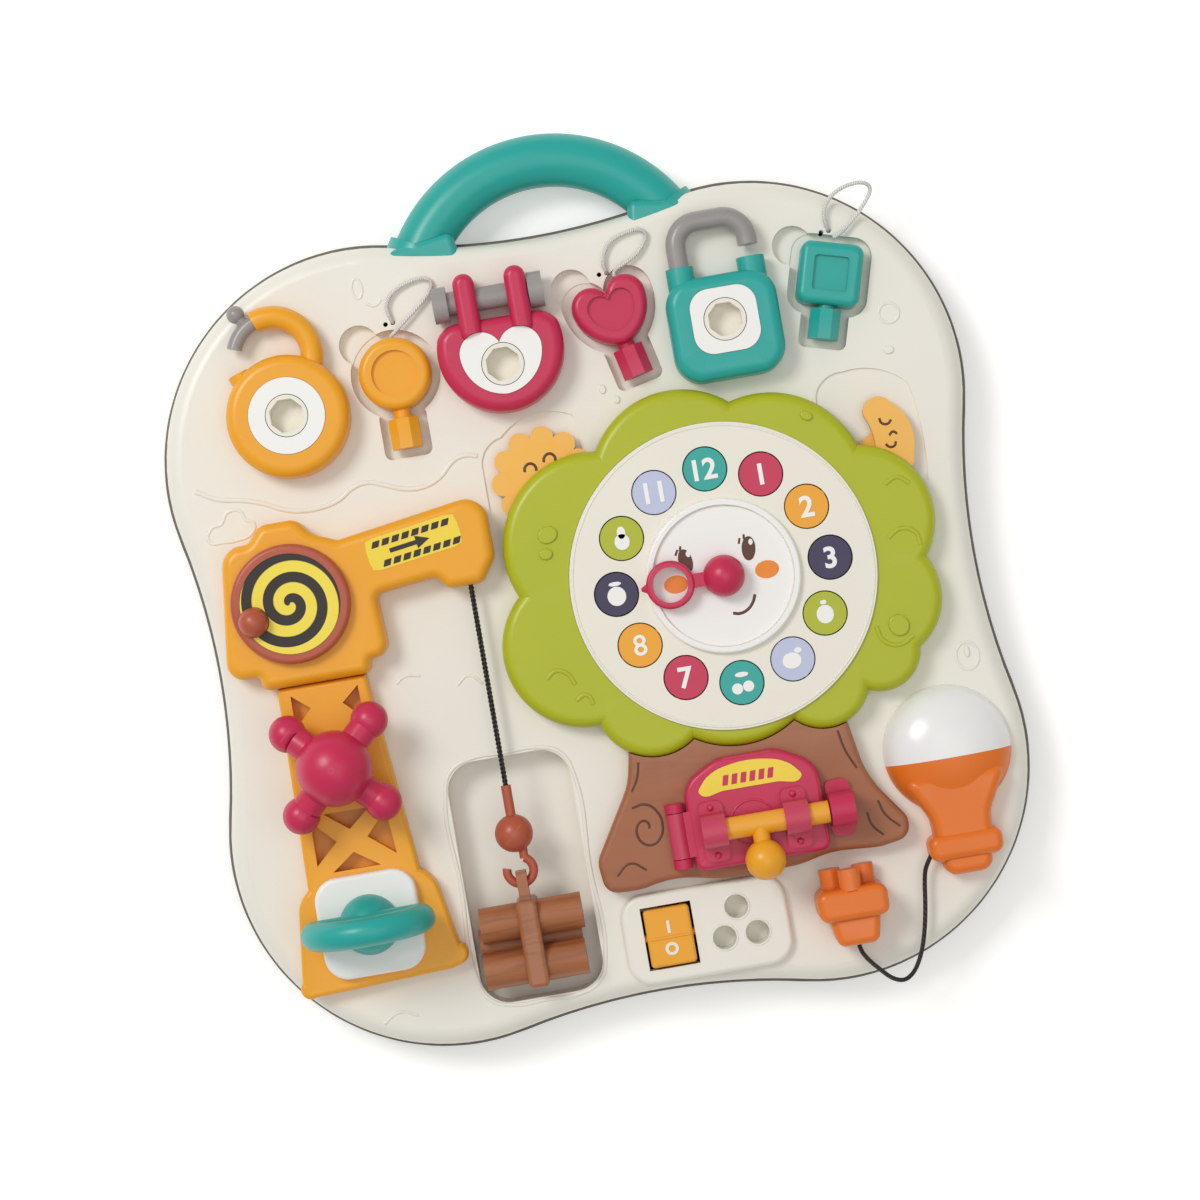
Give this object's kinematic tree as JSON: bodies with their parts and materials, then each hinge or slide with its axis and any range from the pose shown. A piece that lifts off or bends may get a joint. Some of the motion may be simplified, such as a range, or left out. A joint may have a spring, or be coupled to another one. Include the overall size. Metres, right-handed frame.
{
  "type": "busy board",
  "caption": "Waisted plastic activity board with a carry handle, locks and tethered keys, a hoist crane, turning knobs, a clock dial, a bolted door, a switch and a plug.",
  "frame": {"origin": "centre of the flat back face", "axes": "+Y towards the carry handle, +Z out of the play face"},
  "size_m": [0.324, 0.3613, 0.0775],
  "materials": {
    "amber": "satin moulded",
    "black_cord": "twisted",
    "black_plastic": "moulded",
    "cell_wrap": "printed sleeve",
    "circuit_green": "solder mask",
    "cream_shell": "satin moulded",
    "crimson": "satin moulded",
    "diffuser_white": "translucent moulded",
    "disc_amber": "satin moulded",
    "disc_crimson": "satin moulded",
    "disc_lilac": "satin moulded",
    "disc_lime": "satin moulded",
    "disc_purple": "satin moulded",
    "disc_teal": "satin moulded",
    "grey_bolt": "satin moulded",
    "ivory": "satin moulded",
    "lime": "satin moulded",
    "log_brown": "satin moulded",
    "orange": "satin moulded",
    "screw_steel": "zinc plated",
    "soft_teal": "satin moulded",
    "spiral_print": "printed",
    "sun_yellow": "satin moulded",
    "taupe_shell": "satin moulded",
    "teal": "satin moulded",
    "terracotta": "satin moulded",
    "trunk_brown": "satin moulded",
    "white_cord": "braided",
    "white_plate": "satin moulded"
  },
  "bodies": {
    "root": {"front_shell": "cream_shell", "back_shell": "taupe_shell", "battery_cover": "taupe_shell", "batteries": "cell_wrap", "case_screws": "screw_steel", "carry_handle": "teal", "circuit_board": "circuit_green", "speaker": "black_plastic", "round_lock_body": "amber", "heart_lock_body": "crimson", "square_lock_body": "teal", "lock_plates": "white_plate", "round_key_cord": "white_cord", "heart_key_cord": "white_cord", "square_key_cord": "white_cord", "plug_cord": "black_cord", "crane_head": "amber", "crane_tower": "amber", "lifting_string": "black_cord", "ring_knob_base": "white_plate", "tree_crown": "lime", "dial_ring": "ivory", "face_plate": "white_plate", "tree_trunk": "trunk_brown", "door_hinge_pin": "screw_steel", "bulb_diffuser": "diffuser_white", "bulb_base": "orange"},
    "round_bolt": {"round_lock_bolt": "grey_bolt"},
    "heart_bolt": {"heart_lock_bolt": "grey_bolt"},
    "shackle": {"square_lock_shackle": "grey_bolt"},
    "round_core": {"round_lock_core": "ivory"},
    "heart_core": {"heart_lock_core": "ivory"},
    "square_core": {"square_lock_core": "ivory"},
    "round_key": {"round_key": "amber"},
    "heart_key": {"heart_key": "crimson"},
    "square_key": {"square_key": "teal"},
    "crank": {"crank_wheel": "terracotta", "spiral_disc": "spiral_print"},
    "load": {"hoist_hook": "terracotta", "log_bundle": "log_brown"},
    "cross": {"cross_knob": "crimson"},
    "ring": {"ring_knob": "soft_teal"},
    "sun_moon": {"sun_moon_rocker": "sun_yellow"},
    "pointer": {"pointer": "crimson"},
    "disc_01": {"number_disc_01": "disc_crimson"},
    "disc_02": {"number_disc_02": "disc_amber"},
    "disc_03": {"number_disc_03": "disc_purple"},
    "disc_04": {"number_disc_04": "disc_lime"},
    "disc_05": {"number_disc_05": "disc_lilac"},
    "disc_06": {"number_disc_06": "disc_teal"},
    "disc_07": {"number_disc_07": "disc_crimson"},
    "disc_08": {"number_disc_08": "disc_amber"},
    "disc_09": {"number_disc_09": "disc_purple"},
    "disc_10": {"number_disc_10": "disc_lime"},
    "disc_11": {"number_disc_11": "disc_lilac"},
    "disc_12": {"number_disc_12": "disc_teal"},
    "door": {"door": "crimson"},
    "door_bolt": {"door_bolt": "amber"},
    "power_switch": {"power_rocker": "amber"},
    "plug": {"plug": "orange"}
  },
  "joints": [
    {"name": "round_bolt_swing", "type": "hinge", "parent": "root", "child": "round_bolt", "pos_m": [-0.1095, 0.123, 0.0345], "axis": [0, 0, 1], "range_deg": [0, 43]},
    {"name": "heart_bolt_slide", "type": "slide", "parent": "root", "child": "heart_bolt", "axis": [1, 0, 0], "range_m": [0, 0.003]},
    {"name": "shackle_slide", "type": "slide", "parent": "root", "child": "shackle", "axis": [0, 1, 0], "range_m": [-0.008, 0]},
    {"name": "round_core_turn", "type": "hinge", "parent": "root", "child": "round_core", "pos_m": [-0.1075, 0.0982, 0.042], "axis": [0, 0, 1], "continuous": true},
    {"name": "heart_core_turn", "type": "hinge", "parent": "root", "child": "heart_core", "pos_m": [-0.0197, 0.1037, 0.042], "axis": [0, 0, 1], "continuous": true},
    {"name": "square_core_turn", "type": "hinge", "parent": "root", "child": "square_core", "pos_m": [0.0699, 0.1061, 0.042], "axis": [0, 0, 1], "continuous": true},
    {"name": "round_key_lift", "type": "slide", "parent": "root", "child": "round_key", "axis": [0, 0, 1], "range_m": [0, 0.02]},
    {"name": "heart_key_lift", "type": "slide", "parent": "root", "child": "heart_key", "axis": [0, 0, 1], "range_m": [0, 0.02]},
    {"name": "square_key_lift", "type": "slide", "parent": "root", "child": "square_key", "axis": [0, 0, 1], "range_m": [0, 0.02]},
    {"name": "crank_turn", "type": "hinge", "parent": "root", "child": "crank", "pos_m": [-0.1185, 0.0245, 0.042], "axis": [0, 0, 1], "range_deg": [0, 355]},
    {"name": "load_lift", "type": "slide", "parent": "root", "child": "load", "axis": [0, 1, 0], "range_m": [0, 0.04962], "deforming": ["lifting_string"]},
    {"name": "cross_knob_turn", "type": "hinge", "parent": "root", "child": "cross", "pos_m": [-0.1115, -0.042, 0.056], "axis": [0, 0, 1], "continuous": true},
    {"name": "ring_knob_turn", "type": "hinge", "parent": "root", "child": "ring", "pos_m": [-0.1095, -0.1056, 0.048], "axis": [0, 0, 1], "continuous": true},
    {"name": "sun_moon_rock", "type": "hinge", "parent": "root", "child": "sun_moon", "pos_m": [0.0518, 0.0062, 0.028], "axis": [0, 0, 1], "range_deg": [-4, 4]},
    {"name": "pointer_turn", "type": "hinge", "parent": "root", "child": "pointer", "pos_m": [0.0518, 0.0062, 0.044], "axis": [0, 0, 1], "continuous": true},
    {"name": "disc_01_flip", "type": "hinge", "parent": "root", "child": "disc_01", "pos_m": [0.07325, 0.04335, 0.0388], "axis": [0.5, 0.866, 0], "continuous": true},
    {"name": "disc_02_flip", "type": "hinge", "parent": "root", "child": "disc_02", "pos_m": [0.08895, 0.02765, 0.0388], "axis": [0.866, 0.5, 0], "continuous": true},
    {"name": "disc_03_flip", "type": "hinge", "parent": "root", "child": "disc_03", "pos_m": [0.0947, 0.0062, 0.0388], "axis": [1, 0, 0], "continuous": true},
    {"name": "disc_04_flip", "type": "hinge", "parent": "root", "child": "disc_04", "pos_m": [0.08895, -0.01525, 0.0388], "axis": [0.866, -0.5, 0], "continuous": true},
    {"name": "disc_05_flip", "type": "hinge", "parent": "root", "child": "disc_05", "pos_m": [0.07325, -0.03095, 0.0388], "axis": [0.5, -0.866, 0], "continuous": true},
    {"name": "disc_06_flip", "type": "hinge", "parent": "root", "child": "disc_06", "pos_m": [0.0518, -0.0367, 0.0388], "axis": [0, -1, 0], "continuous": true},
    {"name": "disc_07_flip", "type": "hinge", "parent": "root", "child": "disc_07", "pos_m": [0.03035, -0.03095, 0.0388], "axis": [-0.5, -0.866, 0], "continuous": true},
    {"name": "disc_08_flip", "type": "hinge", "parent": "root", "child": "disc_08", "pos_m": [0.01465, -0.01525, 0.0388], "axis": [-0.866, -0.5, 0], "continuous": true},
    {"name": "disc_09_flip", "type": "hinge", "parent": "root", "child": "disc_09", "pos_m": [0.0089, 0.0062, 0.0388], "axis": [-1, 0, 0], "continuous": true},
    {"name": "disc_10_flip", "type": "hinge", "parent": "root", "child": "disc_10", "pos_m": [0.01465, 0.02765, 0.0388], "axis": [-0.866, 0.5, 0], "continuous": true},
    {"name": "disc_11_flip", "type": "hinge", "parent": "root", "child": "disc_11", "pos_m": [0.03035, 0.04335, 0.0388], "axis": [-0.5, 0.866, 0], "continuous": true},
    {"name": "disc_12_flip", "type": "hinge", "parent": "root", "child": "disc_12", "pos_m": [0.0518, 0.0491, 0.0388], "axis": [0, 1, 0], "continuous": true},
    {"name": "door_swing", "type": "hinge", "parent": "root", "child": "door", "pos_m": [0.0167, -0.092, 0.042], "axis": [0, -1, 0], "range_deg": [0, 115]},
    {"name": "door_bolt_slide", "type": "slide", "parent": "door", "child": "door_bolt", "axis": [1, 0, 0], "range_m": [-0.005, 0.0065]},
    {"name": "power_rocker_tilt", "type": "hinge", "parent": "root", "child": "power_switch", "pos_m": [0.0066, -0.1316, 0.029], "axis": [1, 0, 0], "range_deg": [-5, 5]},
    {"name": "plug_lift", "type": "slide", "parent": "root", "child": "plug", "axis": [0, 0, 1], "range_m": [0, 0.02]}
  ],
  "couplings": [
    {"joint": "load_lift", "follows": "crank_turn", "m_per_rad": 0.008}
  ]
}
========
(What the task asks): Lines that include the word "slide" — how many are there in the data? Answer with the number alone.

(Response to the exercise): 9